Total Time 30 minutes

Ingredients
  

  • 2 tart apples such as Honeycrisp or Granny Smith, peeled, cored, and chopped — Choose firm, crisp apples so they hold their shape and provide the best crunch.
  • 2 cups thinly sliced celery ribs plus celery leaves — Celery adds that signature refreshing crunch that makes Waldorf salad special.
  • 1 cup seedless grapes halved — Juicy grapes bring natural sweetness and balance the tart apples.
  • 1 cup toasted walnuts or pecans roughly chopped — Toasting the nuts enhances their flavor and gives a deeper, nuttier crunch.
  • 2/3 cup chopped fresh parsley plus extra for garnish — Fresh parsley brightens the salad and adds color.
  • 1/4 cup whole milk Greek yogurt — Adds creaminess with a slight tang and keeps the dressing lighter.
  • 2 tablespoons mayonnaise — Gives the classic richness associated with traditional Waldorf salad.
  • 1 tablespoon fresh lemon juice — Prevents apples from browning and adds fresh brightness.
  • 1 teaspoon honey — Balances the tart flavors with subtle sweetness.
  • 3/4 teaspoon sea salt and freshly ground black pepper — Essential for enhancing all the flavors.

Method
 

  1. Start by washing all your produce thoroughly.

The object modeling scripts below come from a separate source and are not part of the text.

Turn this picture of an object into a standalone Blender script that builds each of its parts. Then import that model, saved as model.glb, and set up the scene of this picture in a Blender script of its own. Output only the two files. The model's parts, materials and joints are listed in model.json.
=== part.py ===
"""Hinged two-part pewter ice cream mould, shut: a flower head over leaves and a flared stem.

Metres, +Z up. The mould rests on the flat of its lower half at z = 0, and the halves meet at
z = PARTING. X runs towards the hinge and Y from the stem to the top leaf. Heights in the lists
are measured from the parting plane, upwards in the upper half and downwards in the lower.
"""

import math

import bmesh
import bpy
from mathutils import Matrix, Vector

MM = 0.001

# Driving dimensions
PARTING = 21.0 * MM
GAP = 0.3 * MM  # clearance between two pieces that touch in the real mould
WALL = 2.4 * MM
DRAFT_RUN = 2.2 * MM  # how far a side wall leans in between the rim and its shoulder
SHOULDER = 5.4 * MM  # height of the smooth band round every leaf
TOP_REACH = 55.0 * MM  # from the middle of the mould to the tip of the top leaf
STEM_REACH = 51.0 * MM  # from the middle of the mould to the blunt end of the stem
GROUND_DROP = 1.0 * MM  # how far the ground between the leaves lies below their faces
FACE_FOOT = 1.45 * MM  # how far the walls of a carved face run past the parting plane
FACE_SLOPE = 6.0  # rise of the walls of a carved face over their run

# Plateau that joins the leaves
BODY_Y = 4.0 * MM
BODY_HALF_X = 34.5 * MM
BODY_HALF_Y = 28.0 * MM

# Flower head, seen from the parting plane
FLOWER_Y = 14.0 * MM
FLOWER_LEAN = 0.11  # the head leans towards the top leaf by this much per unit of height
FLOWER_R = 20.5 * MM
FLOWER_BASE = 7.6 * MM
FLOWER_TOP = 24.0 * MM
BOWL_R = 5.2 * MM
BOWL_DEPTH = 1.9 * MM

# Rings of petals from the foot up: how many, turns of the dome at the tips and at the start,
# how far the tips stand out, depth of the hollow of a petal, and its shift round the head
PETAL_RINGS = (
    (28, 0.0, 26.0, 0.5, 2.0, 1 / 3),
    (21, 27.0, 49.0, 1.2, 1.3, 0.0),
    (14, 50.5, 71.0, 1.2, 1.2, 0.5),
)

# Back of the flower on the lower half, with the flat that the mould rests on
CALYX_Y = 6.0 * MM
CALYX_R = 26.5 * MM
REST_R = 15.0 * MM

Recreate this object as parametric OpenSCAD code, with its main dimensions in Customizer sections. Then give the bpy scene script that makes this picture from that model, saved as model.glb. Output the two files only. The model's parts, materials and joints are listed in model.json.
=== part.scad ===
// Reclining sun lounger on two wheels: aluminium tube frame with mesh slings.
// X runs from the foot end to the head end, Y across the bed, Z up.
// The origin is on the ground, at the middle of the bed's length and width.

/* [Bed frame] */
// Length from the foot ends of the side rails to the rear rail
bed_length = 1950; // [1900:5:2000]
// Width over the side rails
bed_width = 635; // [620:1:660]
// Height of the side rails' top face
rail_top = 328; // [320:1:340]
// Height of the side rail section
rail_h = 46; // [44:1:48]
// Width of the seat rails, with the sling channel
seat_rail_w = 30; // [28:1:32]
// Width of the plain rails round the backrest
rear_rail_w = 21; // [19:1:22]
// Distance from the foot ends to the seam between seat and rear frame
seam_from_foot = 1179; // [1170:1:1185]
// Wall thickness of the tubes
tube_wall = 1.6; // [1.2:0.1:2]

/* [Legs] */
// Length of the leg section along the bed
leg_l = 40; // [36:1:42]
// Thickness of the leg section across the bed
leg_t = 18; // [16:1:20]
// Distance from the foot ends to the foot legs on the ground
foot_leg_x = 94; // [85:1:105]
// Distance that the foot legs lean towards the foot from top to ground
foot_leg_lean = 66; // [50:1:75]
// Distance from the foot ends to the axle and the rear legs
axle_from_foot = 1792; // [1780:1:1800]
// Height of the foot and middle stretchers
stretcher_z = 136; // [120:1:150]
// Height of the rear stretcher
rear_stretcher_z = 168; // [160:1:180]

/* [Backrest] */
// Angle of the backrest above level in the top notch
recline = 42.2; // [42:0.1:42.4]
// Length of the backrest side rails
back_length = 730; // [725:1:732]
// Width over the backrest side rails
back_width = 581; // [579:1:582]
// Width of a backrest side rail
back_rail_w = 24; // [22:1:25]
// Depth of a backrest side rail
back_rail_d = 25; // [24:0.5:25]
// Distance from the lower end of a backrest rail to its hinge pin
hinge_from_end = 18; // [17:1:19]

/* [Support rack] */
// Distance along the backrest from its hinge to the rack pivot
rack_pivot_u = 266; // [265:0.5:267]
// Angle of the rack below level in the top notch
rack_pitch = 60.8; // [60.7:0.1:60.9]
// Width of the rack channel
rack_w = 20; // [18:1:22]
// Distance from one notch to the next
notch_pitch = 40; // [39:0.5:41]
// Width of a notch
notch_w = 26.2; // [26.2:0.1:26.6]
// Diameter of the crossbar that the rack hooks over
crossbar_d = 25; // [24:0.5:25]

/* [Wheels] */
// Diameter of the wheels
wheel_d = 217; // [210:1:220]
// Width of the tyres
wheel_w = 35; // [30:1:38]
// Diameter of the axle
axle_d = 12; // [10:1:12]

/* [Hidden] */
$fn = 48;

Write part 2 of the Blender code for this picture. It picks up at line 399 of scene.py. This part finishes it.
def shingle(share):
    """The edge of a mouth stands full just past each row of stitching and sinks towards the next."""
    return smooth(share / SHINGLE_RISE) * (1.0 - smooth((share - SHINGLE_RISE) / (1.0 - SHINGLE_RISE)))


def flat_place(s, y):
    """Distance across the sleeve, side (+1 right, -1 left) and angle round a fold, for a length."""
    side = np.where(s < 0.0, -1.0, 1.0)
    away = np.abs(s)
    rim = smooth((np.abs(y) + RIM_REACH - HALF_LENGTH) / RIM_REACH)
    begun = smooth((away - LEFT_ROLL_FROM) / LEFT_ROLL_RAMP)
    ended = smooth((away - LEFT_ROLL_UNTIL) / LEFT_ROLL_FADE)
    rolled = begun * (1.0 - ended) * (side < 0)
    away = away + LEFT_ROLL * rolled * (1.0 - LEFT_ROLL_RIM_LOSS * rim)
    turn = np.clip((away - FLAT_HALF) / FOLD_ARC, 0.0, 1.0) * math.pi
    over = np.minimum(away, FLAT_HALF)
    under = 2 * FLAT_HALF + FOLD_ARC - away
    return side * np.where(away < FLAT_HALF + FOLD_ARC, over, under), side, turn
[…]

Chop the apples into bite-sized pieces, slice the celery thinly, and halve the grapes. Keeping the pieces uniform ensures every bite tastes balanced and looks appealing.
  2. Place walnuts or pecans in a dry skillet or oven and toast until lightly golden and fragrant. This step enhances their flavor and adds a richer crunch. Allow them to cool before adding to the salad.
  3. In a small bowl, whisk together Greek yogurt, mayonnaise, lemon juice, honey, salt, and pepper. Mix until smooth and creamy. The lemon adds brightness while the yogurt keeps the dressing fresh and slightly tangy.
  4. In a large bowl, add apples, grapes, celery, parsley, and toasted nuts. Pour the dressing over the mixture and gently fold everything together. Make sure all ingredients are evenly coated without crushing the fruit.
  5. You can serve the salad immediately, but I personally prefer chilling it for 20–30 minutes. This allows the flavors to blend beautifully. Garnish with extra parsley and celery leaves before serving.

Notes

  • I always toast the nuts — it makes a huge difference in flavor.
  • I like mixing one sweet apple with one tart apple for better balance.
  • I toss the apples in a little lemon juice right after cutting to prevent browning.
  • I chill the salad before serving because it tastes fresher and more refreshing.
  • I grind fresh black pepper on top just before serving for extra flavor.